L’idéologie de progrès, que Jacques Ellul a, entre autres, dénoncée, est bien au cœur du problème éducatif actuel. Elle reste encore souterraine dans un monde de crise qui ne voit de porte de sortie que par l’innovation, technologique de préférence (cf. le récent rapport du président de la fing). Le progrès serait naturel, or il est d’abord un construit humain. C’est le développement qui est naturel. On peut même dire que le progrès c’est du développement non pensé, non conscientisé. La fuite en avant technologique n’est pas une solution à des problèmes que l’on n’a pas posés dans ces termes là (développement humain). Eduquer n’est pas refuser le développement c’est refuser l’aveuglement du progrès. L’histoire du XXè siècle mérite d’être relue à l’aune de cette idéologie du progrès technique et des conséquences qu’une telle vision a eu sur l’humanité.
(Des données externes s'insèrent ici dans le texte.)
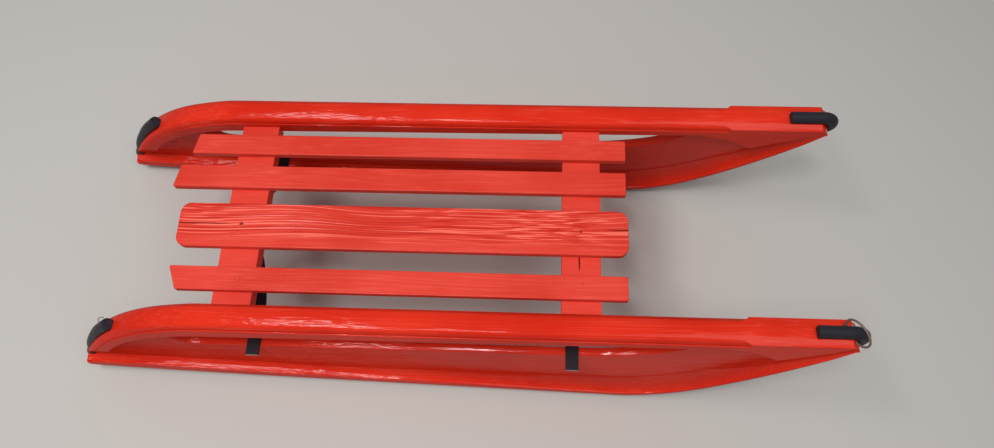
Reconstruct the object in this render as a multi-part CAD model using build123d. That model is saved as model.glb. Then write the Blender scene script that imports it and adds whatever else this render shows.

Dans le monde scolaire, cela fait plus trente ans que l’on a l’impression d’une course aux technologies nouvelles. Mais cela fait aussi trente ans que l’on a l’impression que cette course n’a pas de valeur éducative réelle, autre qu’une adaptation au monde technicien. Car ce que nous semble devoir être la valeur éducative première c’est celle de permettre à chacun des jeunes et adultes de construire le développement et de ne pas subir le progrès. En passant des TIC au numérique on est passé du technique au culturel, il est temps de s’en rendre compte et d’agir en éducation en conséquence.